Loosely organized by members of the San Francisco Breeders Coalition, the demonstration clogged dozens of Noe Valley intersections as parents, nannies, and the occasional pedophile stopped in mid-crosswalk to chat, compare pre-SAT scores, or brag about their Macy's modeling contracts.
Barren residents watched helplessly as wave upon wave of Baby Gapclad, cranky, drooling rugrats rolled from one street corner to the next.
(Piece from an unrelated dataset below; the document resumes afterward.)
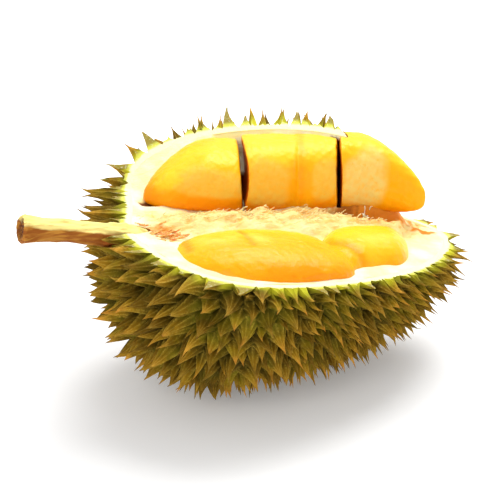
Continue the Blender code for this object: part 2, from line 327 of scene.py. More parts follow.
def flat_tube_faces(rings: int, segments: int) -> list[tuple[int, ...]]:
    """Faces of a tube of rings, closed by a flat face at each end.

    Args:
        rings: Number of rings.
        segments: Vertices in a ring.

    Returns:
        The faces.
    """
    count = rings * segments
    ends = [tuple(range(segments)), tuple(range(count - 1, count - segments - 1, -1))]
    return tube_faces(rings, segments) + ends


def full_turn(segments: int) -> Array:
    """Evenly spaced angles once round."""
    return np.linspace(0.0, 2 * math.pi, segments, endpoint=False)


def end_slant(points: Array, lean: float, upright: float) -> Array:
    """How far along X a slanted face has moved at these points."""
    across, height = SLANT_FROM
    return lean * (points[:, 1] - across) + upright * (points[:, 2] - height)


def outward(piece: Piece) -> Piece:
    """Turns the faces of a closed piece outward.

    Args:
        piece: The piece.

    Returns:
        The same piece.
    """
    work = bmesh.new()
    work.from_mesh(piece.data)
    bmesh.ops.recalc_face_normals(work, faces=work.faces)
    work.to_mesh(piece.data)
    work.free()
    return piece


# ---- node helpers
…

"How the hell am I supposed to get to work?" groused bike messenger Pierce D'Uvula, who was stranded interminably at 24th and Noe. A few feet away, in the middle of the intersection, a harried mom squatted beside her stalled, thousand-dollar, two-toned, quarter-ton, Plymouth-sized, air-conditioned, airbag-equipped, dual-exhaust, adjective-laden, multi-hyphenated stroller, frantically trying to dislodge her daughter's Princess Di Beanie Baby from the spokes of the back wheel.
Also trapped in the gridlock was a Nickelodeon TV crew, filming the grand opening of a Critically Moist diaper-changing kiosk at 24th and Vicksburg. At the ceremony, Mayor Kathleen Willey Brown was shouted down as s/he tried to give a speech on birth control.
Meanwhile, Thelma N. Looweez, a protester from Dogs First, let loose her Giant Pekinese on the unsuspecting crowd screaming, "Remember Noe Courts!" The crowd immediately dispersed...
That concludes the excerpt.